I don’t envy Marissa Mayer. The Yahoo CEO and new mom is both inspirational to mothers (she took over a major company while six months pregnant!), and a bane (and then she said raising an infant was “way easier” than she expected!) Now that she’s banned Yahoo employees from working from home, popular mompinion is leaning towards bane. As the leaked memo sent by Yahoo HR head Jackie Reses explained:
“Some of the best decisions and insights come from hallway and cafeteria discussions, meeting new people, and impromptu team meetings. Speed and quality are often sacrificed when we work from home.” This sounds good, but critics counter that the policy is not only anachronistic, it’s particularly damaging to parents, especially moms who rely on the flexibility of an occasional home-office to care for their kids.
I understand where the critics are coming from. I’m a freelancer, and my worth is measured by my work, not the process I use to create it. As long as I can produce quality articles to deadline, my editors are happy. Why shouldn’t Yahoo employees have the same kind of deal?
I used to reward myself for deadlines met with yoga breaks and naps, happy to be free from rigid schedules and office politics. But now that I’m raising Babydude, instead of planning my own naps, I’m praying his will be long enough that I can research, write, edit or file a story, update my Twitter feed, get in touch with my editors, check online for new work, brainstorm pitches, start a load of laundry and get dinner started. Of course, his naps are never long enough.
And while my job once came with certain luxuries, sick days were never one of them. As long as my worth is measured by my output, then I must work. As I write, I am bone tired and sick from a nasty flu that has somehow morphed into pinkeye.

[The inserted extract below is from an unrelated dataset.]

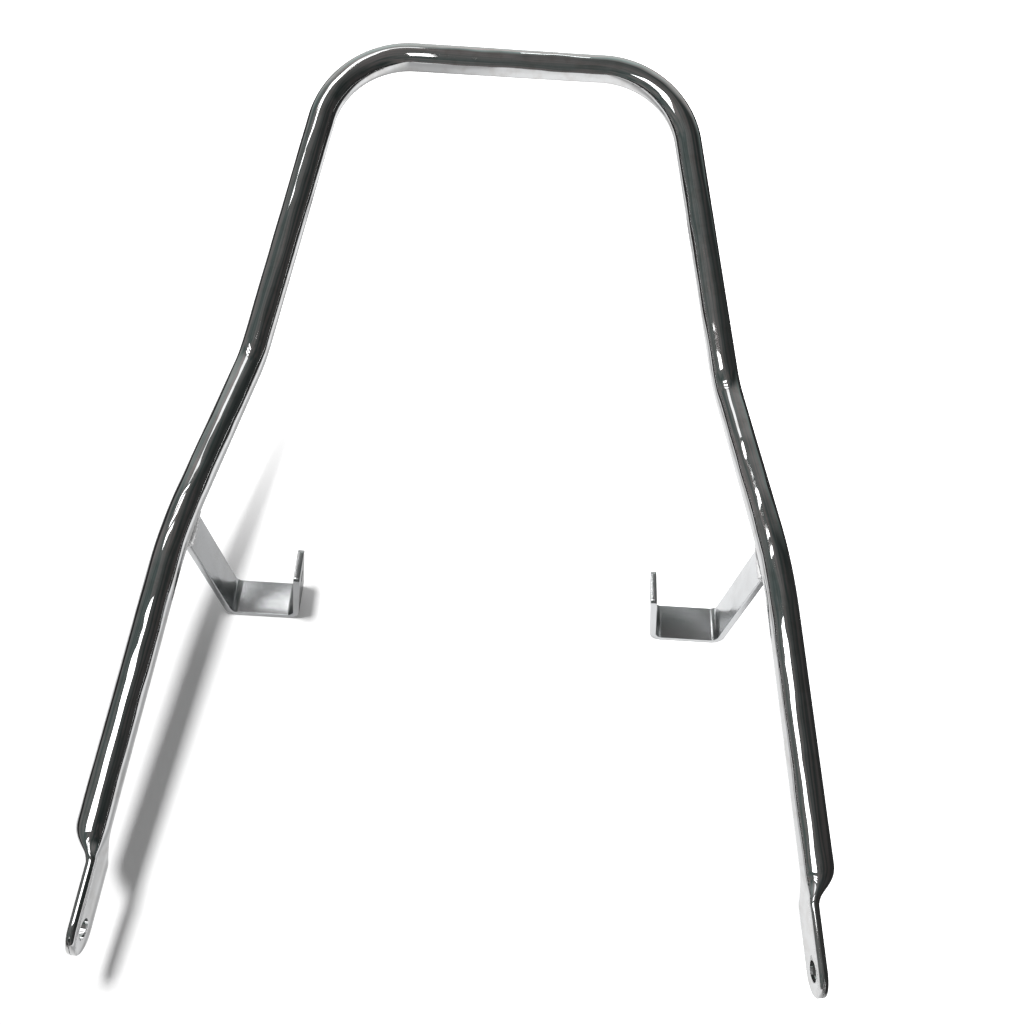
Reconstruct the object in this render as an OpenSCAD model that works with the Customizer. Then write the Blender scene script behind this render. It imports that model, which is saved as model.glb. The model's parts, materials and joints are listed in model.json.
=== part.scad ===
// Grab bar for the back of a moped seat: one bent round tube with flattened,
// drilled ends, and two flat steel brackets welded under its legs.
// Lengths are in millimetres. The bar is modelled as it lies on its bracket plates,
// with X across the moped, Y from the feet to the hand rail and Z upwards.
// The origin is midway between the two bracket plates, on the surface they lie on.

/* [Tube] */
// Outside diameter of the tube
tube_d = 14; // [12:0.5:18]
// Wall thickness of the tube
tube_wall = 1.6; // [1.2:0.1:2.4]

/* [Bend points of the centre line] */
// Width between the two top corners, where the straight lines would meet
top_w = 174; // [160:1:200]
// Distance of the hand rail behind the brackets
top_y = 249; // [220:1:280]
// Height of the hand rail
top_z = 135; // [115:1:160]
// Width between the legs at the upper bend
knee_w = 233; // [220:1:245]
// Distance of the upper leg bend behind the brackets
knee_y = 95; // [80:1:115]
// Height of the upper leg bend
knee_z = 75; // [70:1:85]
// Width between the legs at the lower bend
hip_w = 269; // [262:1:280]
// Distance of the lower leg bend behind the brackets
hip_y = -6; // [-12:1:0]
// Height of the lower leg bend
hip_z = 77; // [72:1:84]
// Width between the tube's centre lines at the tips of the feet
foot_w = 304; // [290:1:320]
// Distance of the tips of the feet behind the brackets
foot_y = -181; // [-210:1:-150]
// Height of the tips of the feet
foot_z = 45; // [35:1:60]

/* [Bend radii] */
// Centre line radius of the two top corners
corner_r = 46; // [35:1:55]
// Centre line radius of the upper leg bends
knee_r = 40; // [30:1:80]
// Centre line radius of the lower leg bends
hip_r = 196; // [120:1:240]
// How much the bent stretches are drawn in from the tube's diameter
bend_draw = 0.1; // [0.1:0.05:0.4]

/* [Flattened ends] */
// Length of the flat part, up to the tip
tab_len = 34; // [26:1:45]
// Length over which the round tube is squeezed flat
flare_len = 15; // [10:1:24]
// Distance from where the squeezing starts to the edge of its shoulder
shoulder_at = 7.5; // [4:0.5:9]
// How much thinner the tube is at the edge of the shoulder
shoulder_drop = 3.4; // [2:0.2:5]
// Width of the flat part
tab_w = 20; // [18:0.5:24]
// Diameter of the bolt hole in each flattened end
foot_hole_d = 8.4; // [6:0.1:10]
// Distance of the bolt hole from the tip
foot_hole_in = 10; // [8:0.5:14]

/* [Brackets] */
// Width of the flat bar that the brackets are bent from
strip_w = 18; // [14:1:24]
// Thickness of the flat bar
strip_t = 3; // [2:0.25:4]
// Inside radius of the bends in the flat bar
strip_r = 3.5; // [2:0.25:5]
// Clear length of the bracket's flat plate, between its two bends
plate_len = 24; // [16:1:30]
// Distance of the upright strip from the tube's centre line, towards the middle
strip_off = 2.2; // [0:0.1:3]
// Lean of the upright strip from the vertical, towards the leg, in degrees
strip_lean = 7; // [5:0.5:9]
// Height of the flange above the surface that the plate lies on
flange_h = 40; // [30:1:48]
// Lean of the flange from the vertical, towards the middle, in degrees
flange_lean = 7; // [0:0.5:12]
// Radius of the flange's upper corners
flange_corner_r = 2.5; // [1:0.5:6]
// Diameter of the bolt hole in each flange
flange_hole_d = 6.6; // [5:0.1:9]
// Distance of the bolt hole below the top of the flange
flange_hole_in = 12; // [8:1:18]

/* [Welds] */
// Leg length of the weld round the top of each bracket
weld_leg = 2.4; // [1.5:0.1:3.5]

/* [Hidden] */
$fn = 64;
flare_fn = 32;
// How far a straight run reaches into the bend beside it
lap = 0.5;
// Thickness of the slices that the squeezed part is stretched between
slice = 0.05;
// Overlap of joined shapes and reach of cutters past a surface
over = 1;
// How far a corner's rounding cuts past the edges that it joins
nip = 0.1;
bore_d = tube_d - 2 * tube_wall;
tab_t = 2 * tube_wall;
// The flat part lies flush with the inner side of the round tube
tab_x = -tube_d / 2;
// Size of the slot-shaped section at the shoulder, as far round as the tube
shoulder_t = tube_d - shoulder_drop;
shoulder_w = shoulder_t + PI * shoulder_drop / 2;

// Centre line of the right half, from the middle of the hand rail to the foot
route = [
    [0, top_y, top_z],
    [top_w / 2, top_y, top_z],
    [knee_w / 2, knee_y, knee_z],
    [hip_w / 2, hip_y, hip_z],
    [foot_w / 2, foot_y, foot_z]
];
route_r = [0, corner_r, knee_r, hip_r, 0];
last = len(route) - 1;

function unit(v) = v / norm(v);
// Direction of the straight run that starts at point i
function run_dir(i) = unit(route[i + 1] - route[i]);
function bend_angle(i) = acos(run_dir(i - 1) * run_dir(i));
// Distance from a bend point to where its arc begins
function setback(i) = i == 0 || i == last ? 0 : route_r[i] * tan(bend_angle(i) / 2);
function run_start(i) = route[i] + run_dir(i) * setback(i);
function run_end(i) = route[i + 1] - run_dir(i) * setback(i + 1);
// Frame with the given X, Y and Z directions and origin
function frame(x, y, z, at) = [
    [x[0], y[0], z[0], at[0]],
    [x[1], y[1], z[1], at[1]],
    [x[2], y[2], z[2], at[2]],
    [0, 0, 0, 1]
];
// Frame of a run: Z along it, X level and pointing outwards as far as it can
function side_dir(d) = unit(abs(d[0]) > 0.9 ? cross([0, 0, 1], d) : [1, 0, 0] - d * d[0]);
function run_frame(i, at) =
    let (z = run_dir(i), x = side_dir(z))
    frame(x, cross(z, x), z, at);

flat_start = route[last] - run_dir(last - 1) * (tab_len + flare_len);

// The tube's centre line where the middle of the bracket's strip meets it, at Y = 0
seat_share = knee_y / (knee_y - hip_y);
seat_x = (knee_w + (hip_w - knee_w) * seat_share) / 2;
seat_z = knee_z + (hip_z - knee_z) * seat_share;
// Outside radius of the strip's bends, and the radius of its middle
strip_outer_r = strip_r + strip_t;
strip_mid_r = strip_r + strip_t / 2;
upright_len = (seat_z - strip_outer_r + strip_mid_r * sin(strip_lean)) / cos(strip_lean);
// Distance of the plate's outer and inner ends from the middle of the bar
plate_out = seat_x - strip_off - strip_mid_r * cos(strip_lean) - upright_len * sin(strip_lean);
plate_in = plate_out - plate_len;
flange_len = (flange_h - strip_outer_r) / cos(flange_lean) + strip_r * tan(flange_lean);

// Straight hand rail across the top
module rail(d) {
    reach = run_end(0)[0] + lap;
    translate([-reach, top_y, top_z])
        rotate([0, 90, 0])
            cylinder(d = d, h = 2 * reach);
}

// Straight run i of the right leg
module run(i, d) {
    stop = i == last - 1 ? flat_start : run_end(i);
    lap_end = i == last - 1 ? 0 : lap;
    multmatrix(run_frame(i, run_start(i) - run_dir(i) * lap))
        cylinder(d = d, h = norm(stop - run_start(i)) + lap + lap_end);
}

// Arc of the right half at bend point i, drawn in as a tube is by bending
module bend(i, d) {
    axis = unit(cross(run_dir(i - 1), run_dir(i)));
    inward = cross(axis, run_dir(i - 1));
    centre = run_end(i - 1) + inward * route_r[i];
    multmatrix(frame(-inward, run_dir(i - 1), axis, centre))
        rotate_extrude(angle = bend_angle(i), $fn = 180)
            translate([route_r[i], 0])
                circle(d = d - bend_draw, $fn = 64);
}

// Right leg, from the corner bend to where it is squeezed flat
module round_leg(d) {
    for (i = [1 : last - 1]) run(i, d);
    for (i = [1 : last - 1]) bend(i, d);
}

module both_sides() {
    children();
    mirror([1, 0, 0]) children();
}

module round_slice(d) {
    translate([0, 0, -slice])
        cylinder(d = d - bend_draw, h = slice, $fn = flare_fn);
}

module flat_slice(x, t, w) {
    translate([x, -w / 2, flare_len - slice])
        cube([t, w, slice]);
}

// Slice of the half squeezed tube at its shoulder, made smaller by the given draw
module shoulder_slice(z, draw) {
    t = shoulder_t - draw;
    straight = shoulder_w - shoulder_t;
    translate([-shoulder_drop / 2, 0, z])
        linear_extrude(slice)
            union() {
                square([t, straight], center = true);
                for (side = [-1, 1])
                    translate([0, side * straight / 2])
                        circle(d = t, $fn = flare_fn);
            }
}

// Outside of the squeezed stretch: a rounded shoulder, then down to the flat part
module outer_squeeze() {
    multmatrix(run_frame(last - 1, flat_start)) {
        hull() {
            round_slice(tube_d);
            shoulder_slice(shoulder_at, 0);
        }
        hull() {
            shoulder_slice(shoulder_at - slice, bend_draw);
            flat_slice(tab_x, tab_t, tab_w);
        }
    }
}

// Inside of the squeezed stretch, down to a closed slit
module inner_squeeze() {
    multmatrix(run_frame(last - 1, flat_start))
        hull() {
            round_slice(bore_d);
            flat_slice(tab_x + tube_wall - slice, 2 * slice, tab_w - 4 * tube_wall);
        }
}

// Flat end with a round tip
module flat_tab() {
    straight = tab_len + slice - tab_w / 2;
    multmatrix(run_frame(last - 1, flat_start))
        translate([tab_x, 0, flare_len - slice])
            rotate([0, 90, 0])
                linear_extrude(tab_t)
                    union() {
                        translate([-straight, -tab_w / 2])
                            square([straight, tab_w]);
                        translate([-straight, 0])
                            circle(d = tab_w);
                    }
}

module foot_hole() {
    multmatrix(run_frame(last - 1, route[last] - run_dir(last - 1) * foot_hole_in))
        translate([tab_x - over, 0, 0])
            rotate([0, 90, 0])
                cylinder(d = foot_hole_d, h = tab_t + 2 * over);
}

module bent_tube() {
    color("silver")
        difference() {
            union() {
                rail(tube_d);
                both_sides() {
                    round_leg(tube_d);
                    outer_squeeze();
                    flat_tab();
                }
            }
            rail(bore_d);
            both_sides() {
                round_leg(bore_d);
                inner_squeeze();
                foot_hole();
            }
        }
}

// Points along an arc in the plane, from one angle to another
arc_steps = 12;
function spoke(r, angle) = r * [cos(angle), sin(angle)];
function arc(centre, r, from, to) =
    [for (i = [0 : arc_steps]) centre + spoke(r, from + (to - from) * i / arc_steps)];

// The bracket's outline seen along the moped: flange, plate and upright strip.
// Each end runs straight on from where its bend stops.
plate_bend = [plate_out, strip_outer_r];
flange_bend = [plate_in, strip_outer_r];
upright_angle = 360 - strip_lean;
flange_angle = 180 + flange_lean;
function upright_end(r) =
    plate_bend + spoke(r, upright_angle) + spoke(upright_len, 90 - strip_lean);
function flange_end(r) =
    flange_bend + spoke(r, flange_angle) + spoke(flange_len, 90 + flange_lean);

module strip_outline() {
    polygon(concat(
        [flange_end(strip_outer_r)],
        arc(flange_bend, strip_outer_r, flange_angle, 270),
        arc(plate_bend, strip_outer_r, 270, upright_angle),
        [upright_end(strip_outer_r)],
        [upright_end(strip_r)],
        arc(plate_bend, strip_r, upright_angle, 270),
        arc(flange_bend, strip_r, 270, flange_angle),
        [flange_end(strip_r)]
    ));
}

// What is taken off a square corner of the flat bar to round it
module corner_waste() {
    difference() {
        cube([flange_corner_r + over, flange_corner_r + over, strip_t + 2 * over]);
        cylinder(r = flange_corner_r, h = strip_t + 2 * over);
    }
}

// Bolt hole and rounded corners at the flange's top edge
module flange_cuts() {
    top = flange_end(strip_outer_r);
    corner_x = strip_w / 2 - flange_corner_r + nip;
    translate([top[0], 0, top[1]])
        rotate([0, -flange_lean, 0])
            rotate([0, 90, 0])
                rotate([0, 0, -90]) {
                    translate([0, flange_hole_in, -over])
                        cylinder(d = flange_hole_d, h = strip_t + 2 * over);
                    for (side = [0, 1])
                        mirror([side, 0, 0])
                            translate([corner_x, flange_corner_r - nip, -over])
                                mirror([0, 1, 0])
                                    corner_waste();
                }
}

module bracket_blank() {
    rotate([90, 0, 0])
        linear_extrude(strip_w, center = true)
            strip_outline();
}

// The leg's outside round the bracket, filled in
module leg_skin(d) {
    run(last - 2, d);
    bend(last - 1, d);
    run(last - 1, d);
}

module bracket_piece() {
    difference() {
        bracket_blank();
        flange_cuts();
        leg_skin(tube_d);
    }
}

// Upright strip made fatter all round, as far as the weld spreads over it
module weld_reach() {
    translate([plate_out, 0, strip_outer_r])
        rotate([90, 0, 0])
            rotate([0, 0, -strip_lean])
                translate([strip_r - weld_leg, 0, -strip_w / 2 - weld_leg])
                    cube([strip_t + 2 * weld_leg, upright_len, strip_w + 2 * weld_leg]);
}

// Bead that fills the corner all round between the strip's end and the tube
module weld_piece() {
    difference() {
        intersection() {
            leg_skin(tube_d + 2 * weld_leg);
            weld_reach();
        }
        leg_skin(tube_d);
        bracket_blank();
    }
}

module right_bracket() {
    color("darkgray") bracket_piece();
}

module left_bracket() {
    color("darkgray") mirror([1, 0, 0]) bracket_piece();
}

module right_weld() {
    color("dimgray") weld_piece();
}

module left_weld() {
    color("dimgray") mirror([1, 0, 0]) weld_piece();
}

bent_tube();
left_bracket();
right_bracket();
left_weld();
right_weld();
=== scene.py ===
# %% [markdown]
# This lesson dresses a chromed grab bar for the back of a moped seat. The solids
# come in as a fixed frame: a bent tube, two brackets of flat bar and two welds.
# Their places and sizes are right, so each piece made here lies where its solid
# does and stands for it. The work goes into surfaces that reflect cleanly, edges
# that catch light, weld ripples, and a room that gives chrome something to show.

# %% Load the frame
import json
import math

import bmesh
import bpy
from mathutils import Matrix, Vector
from mathutils.bvhtree import BVHTree

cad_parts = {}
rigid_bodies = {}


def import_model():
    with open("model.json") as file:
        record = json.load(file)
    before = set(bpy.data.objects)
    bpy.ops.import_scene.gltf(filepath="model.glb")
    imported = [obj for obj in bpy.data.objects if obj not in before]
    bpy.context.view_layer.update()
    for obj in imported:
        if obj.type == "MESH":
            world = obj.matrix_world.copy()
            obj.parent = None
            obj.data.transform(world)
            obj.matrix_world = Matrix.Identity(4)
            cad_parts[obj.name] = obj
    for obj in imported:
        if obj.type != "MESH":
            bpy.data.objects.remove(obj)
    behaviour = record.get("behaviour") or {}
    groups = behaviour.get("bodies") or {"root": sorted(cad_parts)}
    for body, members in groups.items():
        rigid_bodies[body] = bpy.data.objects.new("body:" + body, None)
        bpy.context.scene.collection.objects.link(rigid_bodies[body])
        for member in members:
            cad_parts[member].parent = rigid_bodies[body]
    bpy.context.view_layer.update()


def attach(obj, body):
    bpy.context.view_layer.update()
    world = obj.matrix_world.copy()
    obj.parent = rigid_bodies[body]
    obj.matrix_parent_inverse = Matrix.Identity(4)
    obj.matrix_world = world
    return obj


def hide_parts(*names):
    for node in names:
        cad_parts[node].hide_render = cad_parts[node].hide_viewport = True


for leftover in list(bpy.data.objects):
    bpy.data.objects.remove(leftover)
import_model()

# %% [markdown]
# The bar starts as a straight tube that is bent at six places: a wide turn at each
# end of the hand rail, and two slight bends in each leg. A maker's drawing gives the
# points where the straight lines would meet and a bend radius for each. The same
# few numbers are used here, so that the shown tube follows the solid. The radius of
# the tube is a hair smaller, because the round of the solid is a polygon, whose
# flats lie just inside the circle.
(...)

I’m keeping my grade-school cooties at home where they belong, but I’d much rather be curled into a blanket, sipping chicken soup and watching Cosby Show reruns. But I won’t, for fear of being perceived as unreliable. Because another luxury freelancing doesn’t afford is job security. Like half the working population in my city, who hobble together part-time, freelance and contract positions as best they can, I must do whatever it takes to keep the work coming.
Babydude’s with his grandma at the moment, and I’m trying to cram it all in before she leaves. Luckily he’s not sick, and if we weren’t one of the thousands of Toronto families waiting for a daycare space, and he was at school, perhaps I’d feel more secure about my work – maybe even secure enough to take the nap my aching body craves.
It’s no wonder, then, that I now fantasize about the kind of secure, full-time, benefits-laden jobs that big companies like Yahoo still provide. They’re a scarce commodity, and if reintroducing face time and collaboration – aspects of traditional employment that have always created security for the hard-working, improves Yahoo’s bottom line, then it will help keep Yahoo’s employees in those plum jobs, and I’m all for it.
But working families need secure childcare as much as they need secure jobs. Marissa Mayer knows it – after all, she had a nursery installed in her office. But as long as her employees face any kind of childcare pressures, whether it be cost, affordability or reliability, then eliminating telecommuting means eliminating one of the few safety valves still available to working moms. And that doesn’t give the rest of us much to hope for.